Kaine reviewed the insults hurled by Trump during the past few months – “Going after immigrants; going after Muslims; horrible things about women; rolling back LBGT equality; going after John McCain, a POW, saying he wasn’t a hero because he was captured; going after the beautiful Virginia family whose son, Humayun Khan, was killed trying to save the lives of others.” When the Khan’s challenged Donald Trump, “he attacked them. What kind of a person does that?”
“Our nation is dedicated to that proposition that we’re equal,” Kaine said. “And when it comes to vision, Hillary embraces that. Donald Trump wants to take us in a different direction. That’s what is at stake in the election.”
Clinton and Kaine “tried to make this campaign about ideas, as an election is supposed to be,” Biden said. “But it’s no secret that Donald Trump has made this one of the ugliest, most divisive campaigns in the history of this nation.”

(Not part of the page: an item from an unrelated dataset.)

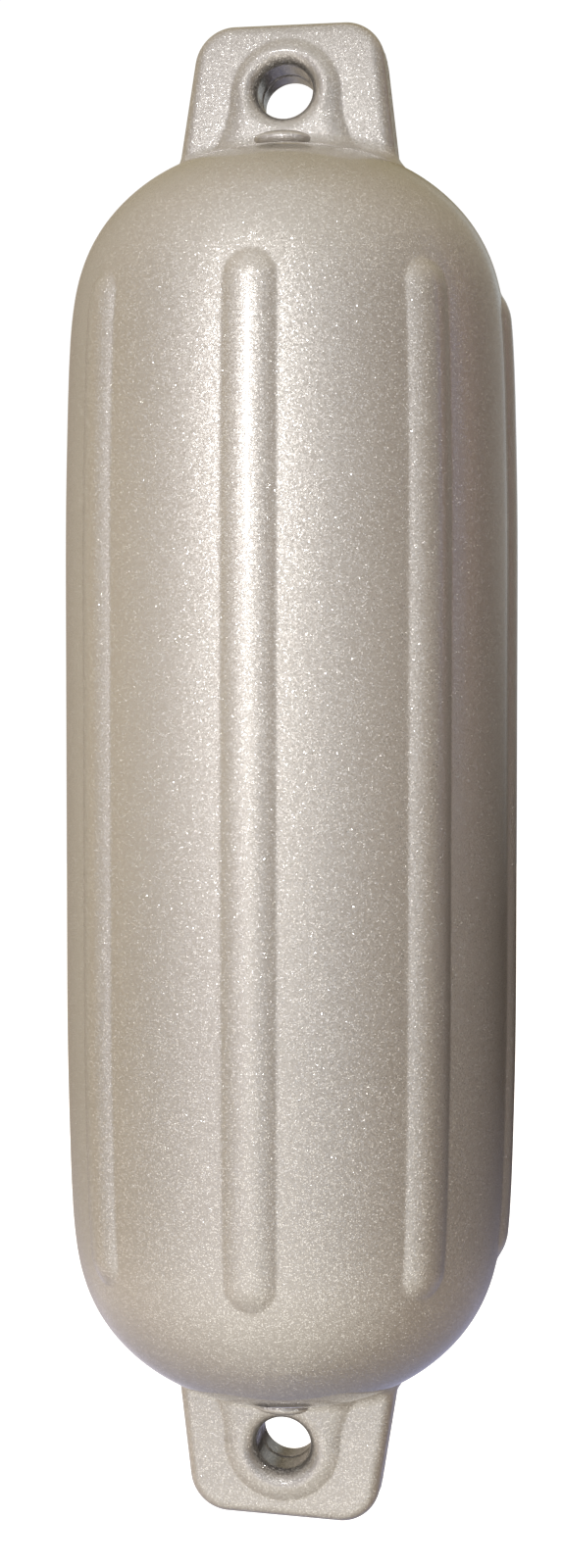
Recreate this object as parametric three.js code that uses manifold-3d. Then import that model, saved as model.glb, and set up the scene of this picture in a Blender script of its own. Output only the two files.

Biden called for efforts to unify the nation after the election. “We can’t let this go on,” he said. “We have an obligation and responsibility not only to vote but just as importantly to bring this country together.”
Some Trump supporters are motivated by bigotry, but for others it’s about the economy. “A lot of people feel left out,” Biden said. “We’re got to stop being blinded by anger. We’ve got to start seeing each other again.”
“We are strongest when we act as one America,” he said. “When we come together, there is nothing that can stop us.”